The geologic processes responsible for continental drift are on such a huge scale that it is hard to believe they began relatively recently in the history of the earth. Hence it is likely that continental drift was taking place even before Pangaea was formed, and in fact there is some evidence that Pangaea was the result of the coming together of three earlier landmasses, Gondwanaland, Asia east of the Ural Mountains, and a unit consisting of North America, Greenland, and Europe.
Continental drift, then, has some very attractive aspects. Why was it not widely accepted until very recently? Wegener, who lacked a knowledge of the mechanical properties of the various parts of the earth's crust, envisioned the continents as floating freely over the mantle and having no trouble in moving through the ocean floors. If this were the case, only relatively weak forces would be needed to move the continents over the face of the earth, and Wegener was able to cite several such forces. But the ocean floors are in fact extremely hard and strong, and if enough force could somehow be applied, it seems likely that a continent would buckle rather than pass through the ocean floor.
An entirely different mechanism has proved to be involved, and until its discovery in the middle 1960s continental drift, for all its allure, remained discredited by most geologists.

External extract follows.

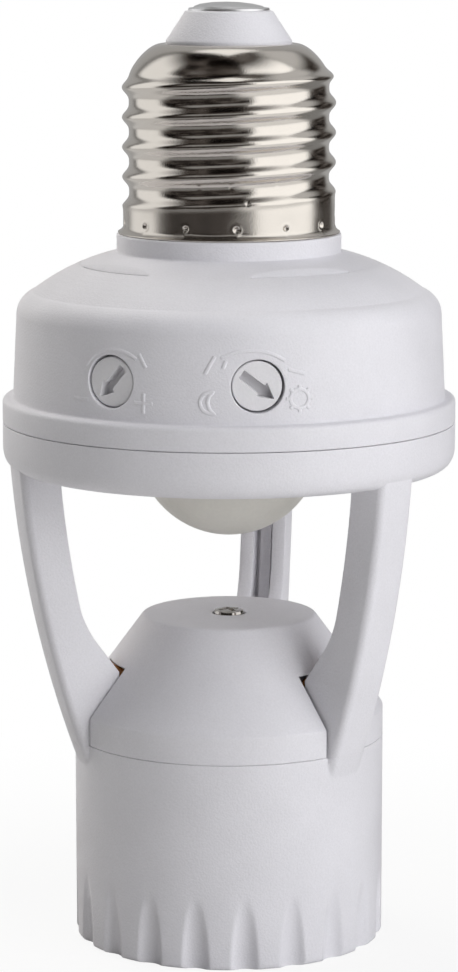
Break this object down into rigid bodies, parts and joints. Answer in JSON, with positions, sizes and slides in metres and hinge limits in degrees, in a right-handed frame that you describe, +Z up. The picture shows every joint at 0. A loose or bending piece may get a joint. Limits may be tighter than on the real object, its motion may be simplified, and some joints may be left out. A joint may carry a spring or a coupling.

Ex. 1. Put the sentences in logical order.
1. The Pyrenees, Alps and Caucasus of Europe, the Atlas Mountains of North Africa, and the Himalayas of Asia all were once part of the Tethys Sea.
2. Until its discovery in the middle 1960s continental drift remained discredited by the most geologists.
3. Pangaea did exist and later began to break apart into two supercontinents, Laurasia and Gondwanaland.
4. Later South America and Africa separated as the South Atlantic Ocean came into being.
5. It is likely that continental drift was taking place even before Pangaea was formed.
6. Laurasia and Gondwanaland were almost equal in size.
7. Today a little of the Tethys Sea survives as the Mediterranean, Caspian and Black Sea.
8. Laurasia and Gondwanaland were separated by a body of water called the Tethys Sea.